Un « Congrès pour la Justice dans l’Azawad » est crée, il se réclame de la communauté Kel Ansar, ses alliés, en prenant acte de leur exclusion, l’application de l’Accord pour la paix et la réconciliation au Mali. Il est dirigé par l’insignifiant Hama Ag Mahamoud, celui-là même qui avait été pré-positionné dès octobre 2011 à Nouakchott pour devenir le premier président de l’improbable république de l’Azawad.
Sous l’influence de l’aile militaire du MNLA, Hama Ag Mahamoud a été proprement viré de ce mouvement par Nina wallet Intalou en juin 2012. Depuis il rumine sa revanche. Pour sûr la création de ce fantomatique « Congrès pour la Justice dans l’Azawad » est un autre signal de l’implication plus affirmée d’un Etat étranger dans la manipulation communautaire dans notre pays.
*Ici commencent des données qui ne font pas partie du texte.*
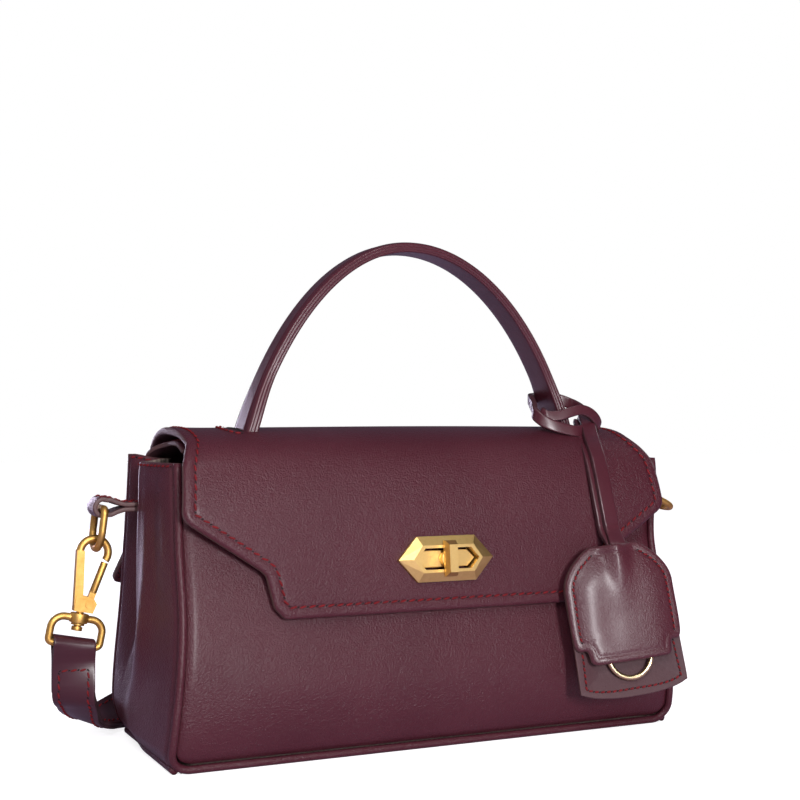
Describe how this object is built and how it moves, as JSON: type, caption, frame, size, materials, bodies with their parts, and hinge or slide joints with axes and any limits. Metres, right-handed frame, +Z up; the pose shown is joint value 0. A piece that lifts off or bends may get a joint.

Un Etat périphérique au service de la famille
Pour compléter ce tableau, sous la houlette de l’association Temedt la zone de Gossi tient son Forum le 29 au 30 septembre 2016, elle réclame sa région avant peut-être de prendre les armes demain pour « promouvoir et protéger les droits humains. »
Tous ces mouvements viennent s’ajouter aux groupes déjà existant. Il ne fait aucun doute que derrière tous ces sigles se cachent les intérêts communautaires, personnels et des calculs politiques. L’impasse dans laquelle se trouve le processus de paix, favorise tous les jeux d’ombre autour de ces groupes armés.
La fragmentation actuelle de la rébellion était prévisible, mais elle n’était pas désirable, l’amateurisme et l’attentisme du Pouvoir IBK y ont contribué.
Le tragique est que face à la désintégration de toutes les composantes de la rébellion, l’Etat sous IBK n’assure que le service minimum, il reste un Etat périphérique au seul service de la « famille d’abord », des intérêts de clan.
Seule l’incompétence du pouvoir IBK explique le sort que subi le Mali. L’ambassadeur des Etats-Unis s’énerve et son sort de son devoir de réserve en tançant le Gouvernement.
Face à l’incompétence avérée à ses yeux du pouvoir malien, le Président François Hollande qui a un bilan de son intervention dans notre pays à présenter aux français dans quelques mois, veut faire le boulot à notre place.
Les militaires français conduiront les patrouilles mixtes pour le « retour de l’Administration » dans les régions du nord. L’échec du proconsul n’en sera que plus patent.
Mais plutôt que d‘en prendre conscience, le régime dans sa déroute sécuritaire est dans une fuite en avant. Il n a que la désinformation pour toute réponse.
Les sottisiers des titres commandités dans une certaine presse cherchent à cacher la mise au ban de la communauté internationale d’un régime incapable auquel le Conseil de Sécurité appelle à ses responsabilités premières dans la restauration de la sécurité à chacune de ses sessions.
A grand renfort de titres-chocs, le régime s’emploie à présenter notre pays comme le nouveau centre des ballets diplomatiques des grandes puissances. Ces titres mettent en exergue ce qui dans toute nation qui se respecte paraitrait pour une offense.
Peut-on prendre la visite de l’équivalent d’un Secrétaire Général de nos ministères dans notre pays pour un succès diplomatique ?
Ainsi dans la lutte contre le terrorisme, la Russie serait prête à aider militairement le Mali, Cette aide se traduirait par la fourniture d’armes et la formation des militaires.
A qui fait-on croire que sans l’aval du gouvernement français qui porte à bout de bras le régime IBK depuis trois ans, le Mali pourrait s’engager à acheter des armes nécessaires à la Russie pour la défense de notre pays ?
De même, peut-on faire croire que notre gouvernance est prise au sérieux quand l’Allemagne qui a parrainé l’adhésion du Mali aux Nations-Unies, construit au Niger une base militaire en « appui » à la Mission militaire onusienne qui évolue au Mali, dans laquelle mission son pays dispose de 650 soldats.
En vérité, la visite dans le Sahel de la chancelière Angela Merkel était destinée au Niger, les convenances diplomatiques l’ont amenée au Mali.
Tout le reste n’est que désinformation et cache-sexe d’une diplomatie en panne. Entre le ridicule, l’impasse et la confusion, le pouvoir IBK reste-t-il dans l’incapacité de dégager un horizon de paix, fait de sécurité pour le peuple malien. Il s’initie désormais à la désinformation comme mode de gouvernance.